La comunicazione di Renzi: 2.0 e non solo

Il presidente del Consiglio guida il Paese destando interesse per il suo modo di comunicare originale, definito anche – dopo il discorso di illustrazione del piano di governo – una comunicazione 2.0, per l’adozione della presentazione PowerPoint, metodologia insolita a Palazzo Chigi. Superato l’esame come comunicatore, gli resta da superare l’esame come governante…
Conferenza stampa al termine del Consiglio dei ministri

Il discorso del presidente del Consiglio alla conferenza stampa di presentazione del piano di governo per rilanciare l’economia appare più una lezione da professore premuroso nella spiegazione del suo nuovo programma, che una conferenza stampa di Palazzo.
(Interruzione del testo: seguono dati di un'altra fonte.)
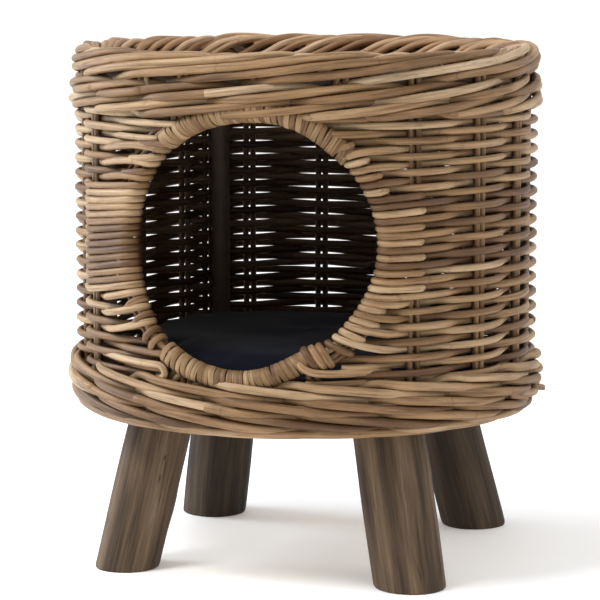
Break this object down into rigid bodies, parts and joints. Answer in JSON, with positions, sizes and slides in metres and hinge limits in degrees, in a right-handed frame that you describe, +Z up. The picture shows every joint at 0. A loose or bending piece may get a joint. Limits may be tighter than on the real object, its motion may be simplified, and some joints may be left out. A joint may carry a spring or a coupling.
{
  "type": "wicker pet bed basket",
  "caption": "Round woven rattan pet house with a round front doorway, a sunk woven top, splayed branch-wood legs and a loose dark cushion inside.",
  "frame": {"origin": "on the floor, midway between the basket's sides", "axes": "+Z up, the doorway faces -Y, +X to the right of someone looking in"},
  "size_m": [0.444, 0.444, 0.4745],
  "materials": {
    "rattan_rod": "sanded, unvarnished",
    "rattan_peel": "split peel, matt",
    "rattan_pole": "bark on, matt",
    "leg_wood": "weathered, matt",
    "plywood": "raw",
    "steel": "zinc plated",
    "cushion_fabric": "brushed cloth"
  },
  "bodies": {
    "basket": {"base_board": "plywood", "base_hoop": "rattan_pole", "top_hoop": "rattan_pole", "post_front_left": "rattan_pole", "post_front_right": "rattan_pole", "post_rear_left": "rattan_pole", "post_rear_right": "rattan_pole", "top_bearer_left": "rattan_pole", "top_bearer_right": "rattan_pole", "frame_nails": "steel", "stakes": "rattan_rod", "wall_weave": "rattan_rod", "foot_border": "rattan_rod", "base_border": "rattan_rod", "upper_wale": "rattan_rod", "top_border": "rattan_rod", "top_panel": "rattan_rod", "door_ring": "rattan_pole", "door_binding_top": "rattan_peel", "door_binding_bottom": "rattan_peel", "door_wrap_left": "rattan_rod", "door_wrap_right": "rattan_rod", "leg_front_left": "leg_wood", "leg_front_right": "leg_wood", "leg_rear_left": "leg_wood", "leg_rear_right": "leg_wood", "leg_screws": "steel"},
    "cushion": {"cushion": "cushion_fabric"}
  },
  "joints": [
    {"name": "cushion_lift", "type": "slide", "parent": "basket", "child": "cushion", "axis": [0, 0, 1], "range_m": [0, 0.12]}
  ]
}
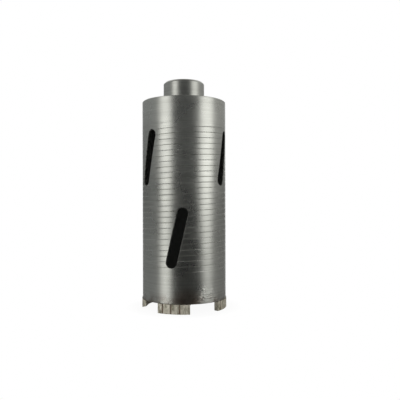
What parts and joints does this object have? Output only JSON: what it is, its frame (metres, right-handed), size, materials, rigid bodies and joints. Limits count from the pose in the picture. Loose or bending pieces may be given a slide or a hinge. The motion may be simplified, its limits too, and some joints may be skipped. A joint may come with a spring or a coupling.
{
  "type": "diamond core bit",
  "caption": "Dry diamond core bit: a slotted steel barrel with brazed diamond segments at its open end and a threaded hub on its closed end.",
  "frame": {"origin": "on the bit's axis, in the plane of the segments' lower faces", "axes": "+Z along the axis from the cutting end to the hub, -Y towards the front of the picture"},
  "size_m": [0.0644, 0.0641, 0.1715],
  "materials": {
    "barrel_steel": "turned, satin, with a fine helical groove",
    "plate_steel": "faced on a lathe",
    "hub_steel": "turned, satin",
    "weld_metal": "weld bead, brushed clean",
    "diamond_segment": "sintered metal and diamond grit, ground"
  },
  "bodies": {
    "root": {"barrel": "barrel_steel", "end_plate": "plate_steel", "rim_weld": "weld_metal", "threaded_hub": "hub_steel", "hub_weld": "weld_metal", "segment_1": "diamond_segment", "segment_2": "diamond_segment", "segment_3": "diamond_segment", "segment_4": "diamond_segment", "segment_5": "diamond_segment"}
  },
  "joints": []
}
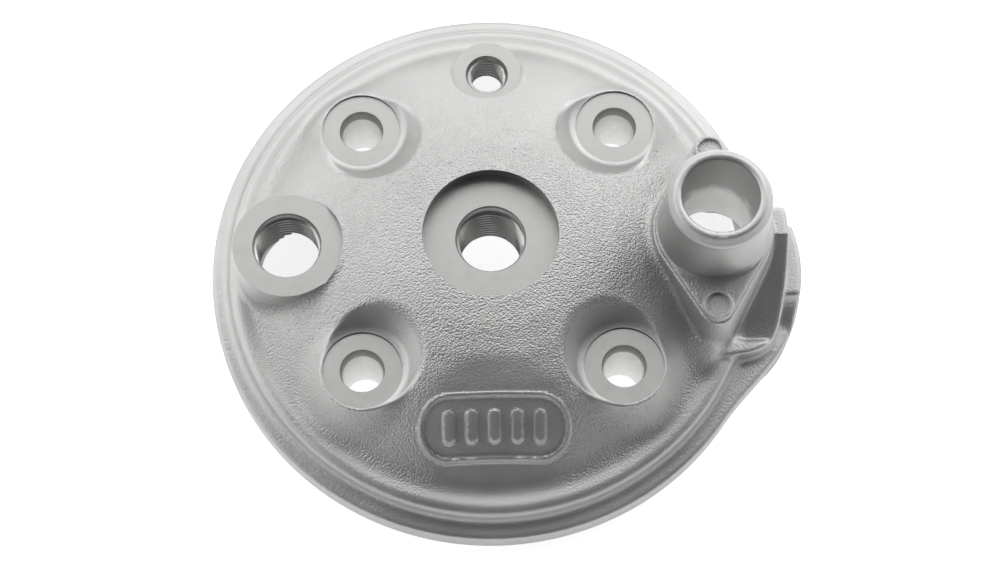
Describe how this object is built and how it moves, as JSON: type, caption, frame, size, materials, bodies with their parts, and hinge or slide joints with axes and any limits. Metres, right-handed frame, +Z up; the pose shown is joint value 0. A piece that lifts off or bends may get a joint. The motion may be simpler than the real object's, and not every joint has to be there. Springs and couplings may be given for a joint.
{
  "type": "cylinder head",
  "caption": "Round domed aluminium cylinder head of a small liquid-cooled two-stroke engine, with a plug recess, stud holes, threaded bosses and an upright coolant neck.",
  "frame": {"origin": "middle of the footprint on the gasket face; the spark plug's axis stands at X = -3.4 mm", "axes": "+Z up out of the engine along the spark plug's axis, +X towards the coolant neck, +Y towards the bleed boss"},
  "size_m": [0.1244, 0.1176, 0.0418],
  "materials": {
    "cast_aluminium": "as-cast, pebbled, with machined faces and bores",
    "seal_rubber": "matt moulded black"
  },
  "bodies": {
    "root": {"head_casting": "cast_aluminium", "chamber_seal": "seal_rubber", "coolant_seal": "seal_rubber", "stud_seal_1": "seal_rubber", "stud_seal_2": "seal_rubber", "stud_seal_3": "seal_rubber", "stud_seal_4": "seal_rubber"}
  },
  "joints": []
}
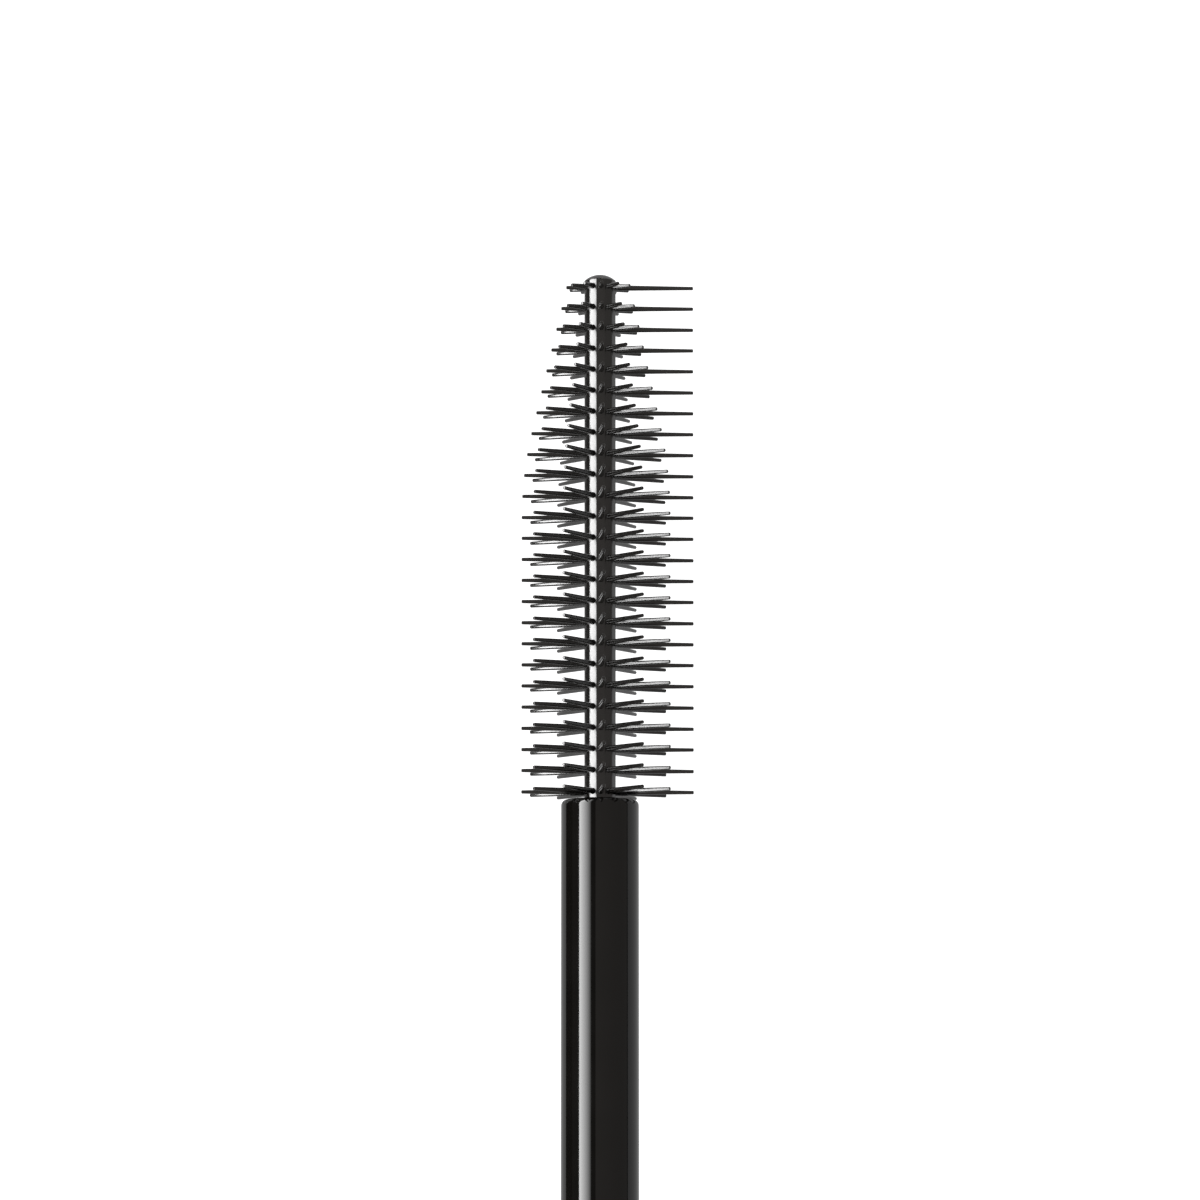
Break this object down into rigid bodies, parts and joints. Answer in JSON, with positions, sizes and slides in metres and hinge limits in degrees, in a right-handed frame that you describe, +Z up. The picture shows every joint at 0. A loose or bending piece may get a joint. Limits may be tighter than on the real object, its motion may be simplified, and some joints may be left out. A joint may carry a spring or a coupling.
{
  "type": "mascara tube",
  "caption": "Round screw-cap mascara lying open in line: the capped wand, with its moulded bristle brush, drawn straight out of the tube's wiped neck.",
  "frame": {"origin": "middle of the open mascara's length, on the table under its axis", "axes": "+X along the axis, from the cap's end face to the foot of the tube, with the wand drawn out; +Z up; -Y is the side that the comb column of the brush points to"},
  "size_m": [0.2126, 0.0176, 0.0175],
  "materials": {
    "vial": "moulded polypropylene, black, satin",
    "sleeve": "high gloss black lacquer",
    "collar": "polished, anodised",
    "foot": "moulded, satin",
    "wiper": "soft natural polyethylene",
    "washer": "foamed polyethylene, white",
    "weight": "turned, zinc plated",
    "cap_shell": "high gloss black lacquer",
    "inlay": "polished, anodised",
    "inner_cap": "moulded polypropylene, black, satin",
    "stem": "moulded, glossy black",
    "brush": "moulded elastomer, black, satin"
  },
  "bodies": {
    "tube": {"vial": "vial", "outer_sleeve": "sleeve", "shoulder_collar": "collar", "foot_plug": "foot", "wiper": "wiper"},
    "washer": {"liner_washer": "washer"},
    "weight": {"cap_weight": "weight"},
    "wand": {"cap_shell": "cap_shell", "cap_inlay": "inlay", "inner_cap": "inner_cap", "stem": "stem", "brush": "brush"}
  },
  "joints": [
    {"name": "insert", "type": "slide", "parent": "tube", "child": "washer", "axis": [1, 0, 0], "range_m": [0, 0.09056], "deforming": ["wiper"]},
    {"name": "screw_advance", "type": "slide", "parent": "washer", "child": "weight", "axis": [1, 0, 0], "range_m": [0, 0.00375]},
    {"name": "screw_turn", "type": "hinge", "parent": "weight", "child": "wand", "pos_m": [-0.06934, 0, 0.00875], "axis": [1, 0, 0], "range_deg": [0, 450]}
  ],
  "couplings": [
    {"joint": "screw_advance", "follows": "screw_turn", "m_per_rad": 0.00047746}
  ]
}
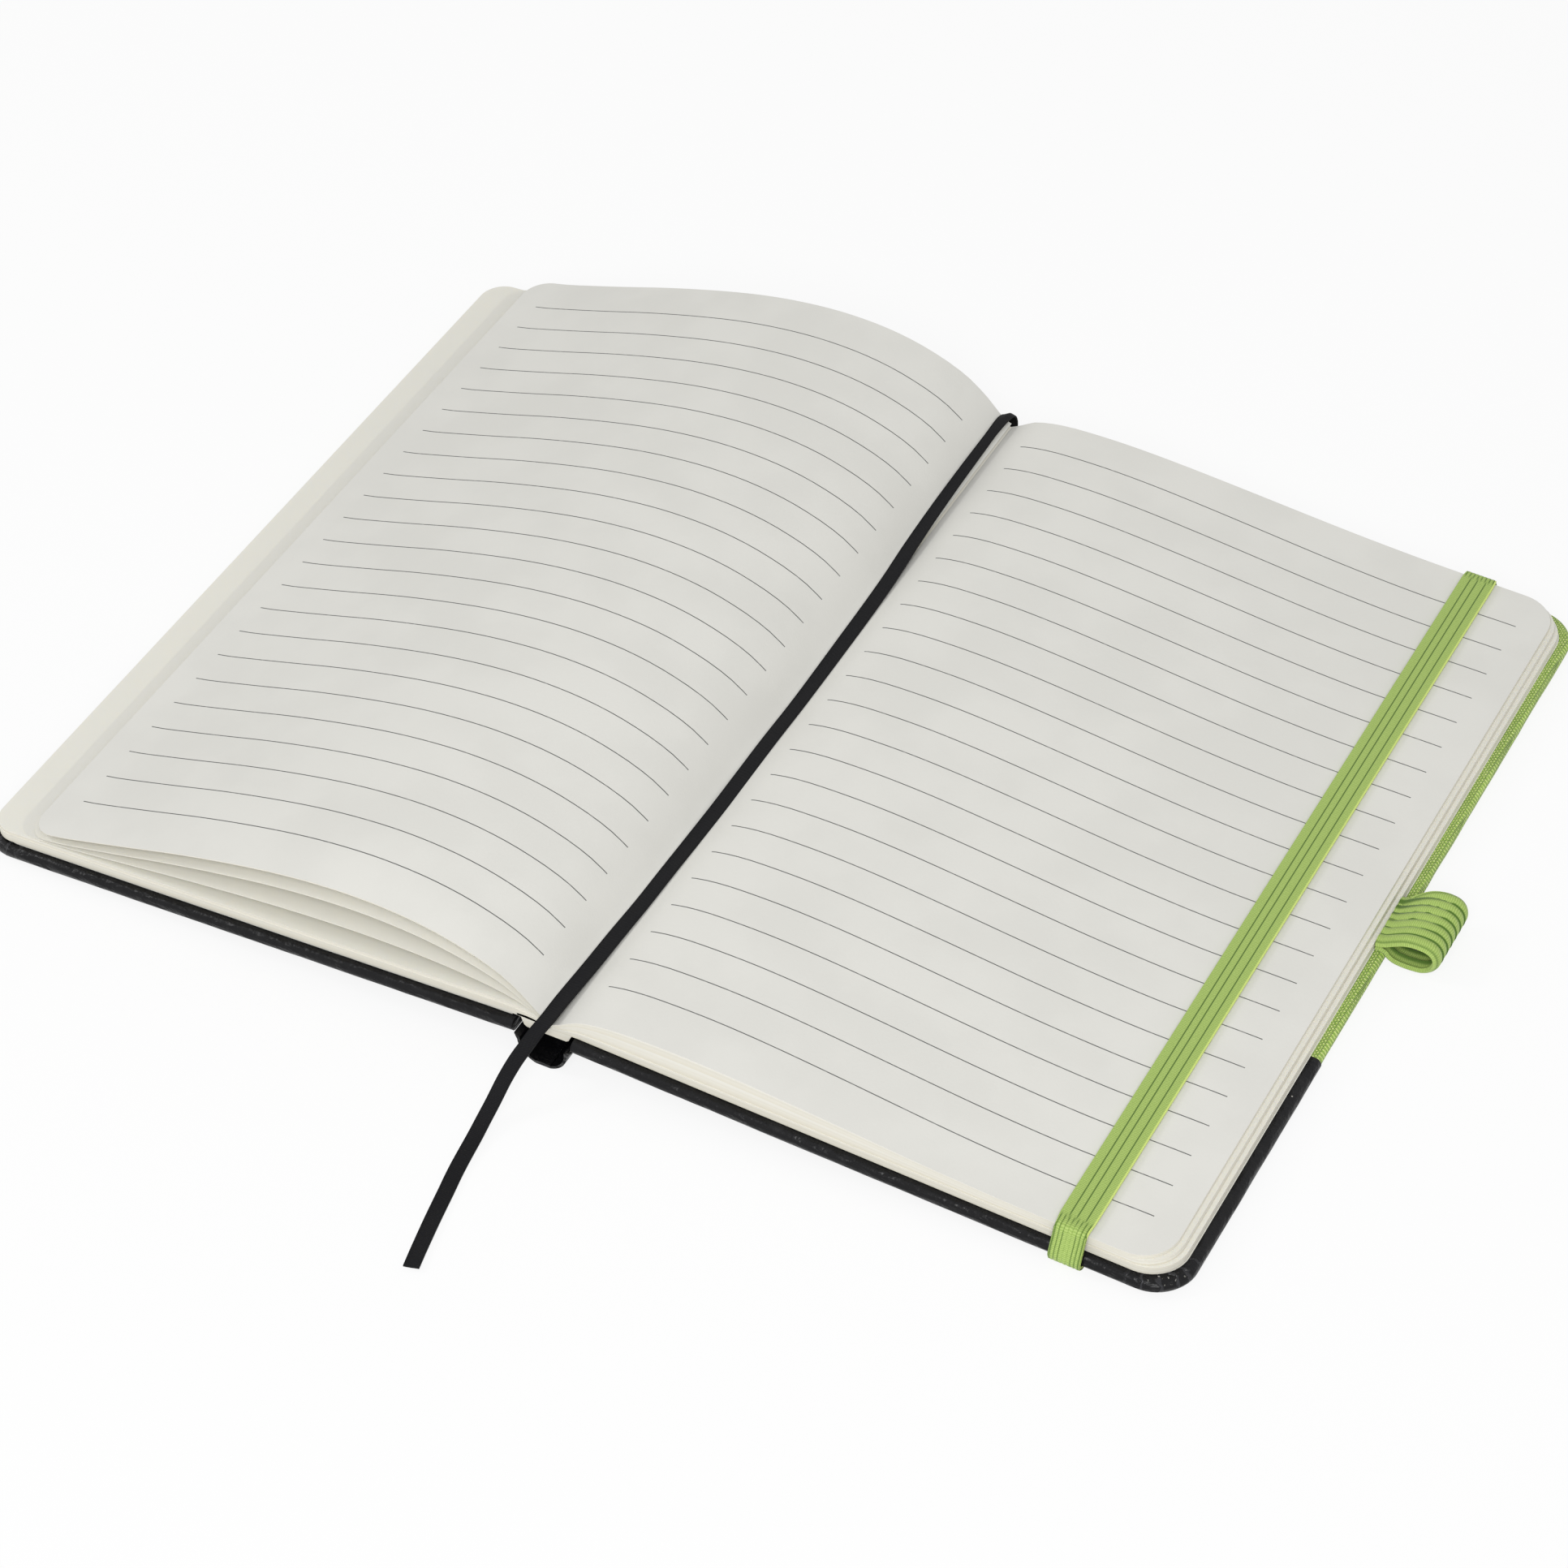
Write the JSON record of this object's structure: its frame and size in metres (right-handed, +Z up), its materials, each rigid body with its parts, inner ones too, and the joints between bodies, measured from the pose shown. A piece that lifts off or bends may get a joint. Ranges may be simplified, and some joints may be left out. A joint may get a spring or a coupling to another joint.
{
  "type": "notebook",
  "caption": "Open hardcover notebook with ruled leaves, two-tone cloth case, elastic band, pen loop and ribbon bookmark.",
  "frame": {"origin": "middle of the spine strip's flat underside, on the table, halfway between head and tail", "axes": "+X across the spread from the spine towards the back cover's fore edge, +Y along the spine towards the head, +Z up from the table"},
  "size_m": [0.2835, 0.2673, 0.0278],
  "materials": {
    "paper": "smooth off-white writing paper with cream edges",
    "endpaper": "smooth cream endpaper",
    "greyboard": "dense grey bookbinding board",
    "leatherette": "black satin leatherette",
    "canvas": "lime green canvas weave",
    "elastic": "light green ribbed elastic",
    "ribbon": "black satin ribbon",
    "lining_cloth": "black lining cloth"
  },
  "bodies": {
    "book": {"page_block": "paper", "spine_lining": "lining_cloth", "board_back": "greyboard", "pastedown_back": "endpaper", "leatherette_back": "leatherette", "canvas_back": "canvas", "elastic_band": "elastic", "pen_loop": "elastic", "ribbon_bookmark": "ribbon"},
    "front_cover": {"board_front": "greyboard", "pastedown_front": "endpaper", "leatherette_front": "leatherette", "canvas_front": "canvas"}
  },
  "joints": [
    {"name": "front_cover_hinge", "type": "hinge", "parent": "book", "child": "front_cover", "pos_m": [-0.0065, 0, 0.0062], "axis": [0, 1, 0], "range_deg": [-100, 0]}
  ]
}
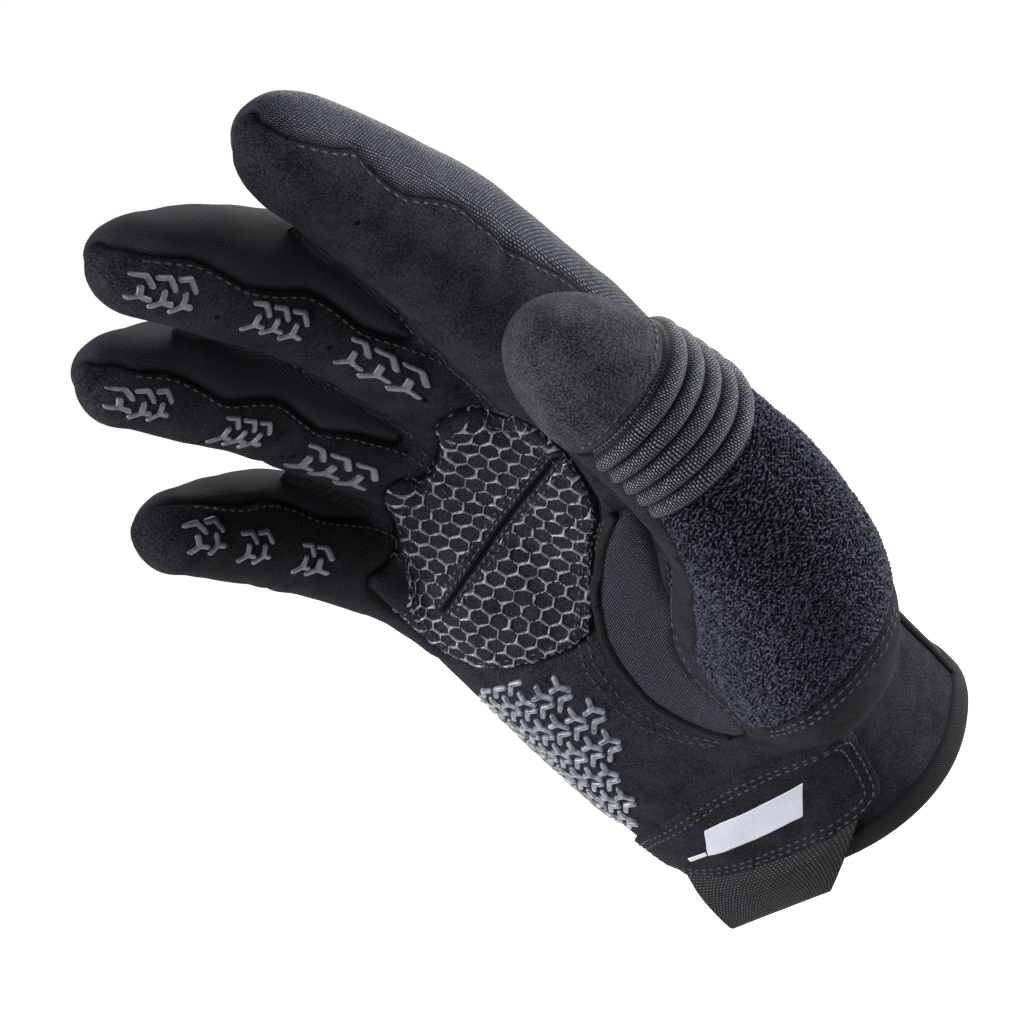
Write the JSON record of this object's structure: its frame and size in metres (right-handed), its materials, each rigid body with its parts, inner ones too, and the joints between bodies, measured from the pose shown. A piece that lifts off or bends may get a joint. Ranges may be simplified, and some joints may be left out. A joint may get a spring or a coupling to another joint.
{
  "type": "tactical glove",
  "caption": "Right-hand work glove in a relaxed curl: suede palm with honeycomb grip, mesh back, ribbed and towelled thumb, cuff pull tab.",
  "frame": {"origin": "middle of the wrist opening, in the plane of the cuff's edge", "axes": "+Z from the cuff towards the fingertips, -Y out of the palm, +X towards the thumb side"},
  "size_m": [0.1224, 0.0861, 0.2238],
  "materials": {
    "suede": "napped, matt",
    "air_mesh": "coarse mesh",
    "stretch_cloth": "fine diagonal rib",
    "towelling": "looped pile",
    "ribbed_knit": "padded ribs",
    "twill": "plain woven",
    "printed_suede": "suede with glossy printed lines",
    "grip_print": "glossy print",
    "binding": "satin tape",
    "strap_suede": "napped, matt",
    "name_print": "flat print",
    "webbing": "woven tape"
  },
  "bodies": {
    "root": {"index_back": "air_mesh", "index_face": "suede", "middle_back": "stretch_cloth", "middle_face": "suede", "ring_back": "stretch_cloth", "ring_face": "suede", "pinky_back": "stretch_cloth", "pinky_face": "suede", "thumb_cap": "suede", "thumb_front": "suede", "thumb_towel": "towelling", "thumb_ribs": "ribbed_knit", "palm_panel": "suede", "back_panel": "air_mesh", "thumb_gusset": "twill", "palm_grip": "printed_suede", "heel_grip": "grip_print", "thumb_piping": "binding", "pull_strap": "strap_suede", "name_bar": "name_print", "pull_loop": "webbing", "cuff_binding": "binding"}
  },
  "joints": []
}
Timbro forte, ritmo sostenuto, tono alto caratterizzano l’espressione paraverbale del premier Matteo Renzi, accompagnato da una gestualità sicura e un temperamento deciso che mostrano una chiara personalità che si vuole autorevole, al punto da ostentare in qualche circostanza un atteggiamento sarcastico e di superiorità. Ma è consapevole Renzi della possibilità di eccedere nella fiducia in sé stesso, dimostrando – quando è necessario – di saper rettificare le sue espressioni, facendo un passo indietro alla ricerca di un confronto paritario e rispettoso delle parti. Sorride spesso e si infervora sugli argomenti che gli stanno più a cuore, è capace di emozionarsi e di contenersi al momento opportuno, coinvolgendo chi lo ascolta. È talvolta ironico, ama far ridere il pubblico e spezzare il clima dei lavori con battute e aneddoti personali. Tiene in debito conto il feedback dell’uditorio, sia in Parlamento che attraverso i media. 

La sua comunicazione verbale è chiara, scandita nelle parole, supportata da un tono confidenziale, diretto, personale e informale, con il quale vuole comunicare vicinanza a sé e alle istituzioni, che – dichiara –, sono a servizio del Paese. Il pronome personale più usato nel suo discorso è il “noi”, seguito da espressioni per lo più ottimistiche. Quando parla delle misure e delle azioni di governo conclude sempre con aggettivi positivi quali equità, equilibrio e serietà, infondendo nell’ascoltatore sicurezza e affidabilità. Si dimostra molto concreto nell’enunciazione di obiettivi e dei loro tempi di realizzazione. Non usa condizionali e parla sovente al tempo presente, senza giri di parole, non apparendo demagogico.

Dopo l’enunciazione teorica della proposta di programma, ha fatto uso di esempi pratici, semplici, ripetendo il concetto fino ad essere sicuro di essere compreso, e chiedendo conferma a coloro che lo ascoltavano, attuando una didattica della comunicazione partecipativa, consapevole del processo di circolarità della comunicazione. 

Infine, è stato coerente quando, di fronte all’obiezione, ha saputo accoglierla e gestirla, ammettendo la difficoltà nell’aver tenuto fede all’impegno per la prima riforma dell’Irpef annunciata per il 1 aprile, e non ancora avviata a causa dei tempi di attuazione, ma che – ha dichiarato – partirà per i primi di maggio. 

Appare esperto di retorica in pubblico e di comunicazione interpersonale, il primo ministro, mostrando una capacità non tanto impostata secondo uno “stile accademia”, quanto piuttosto suscitata da spontaneità e passione.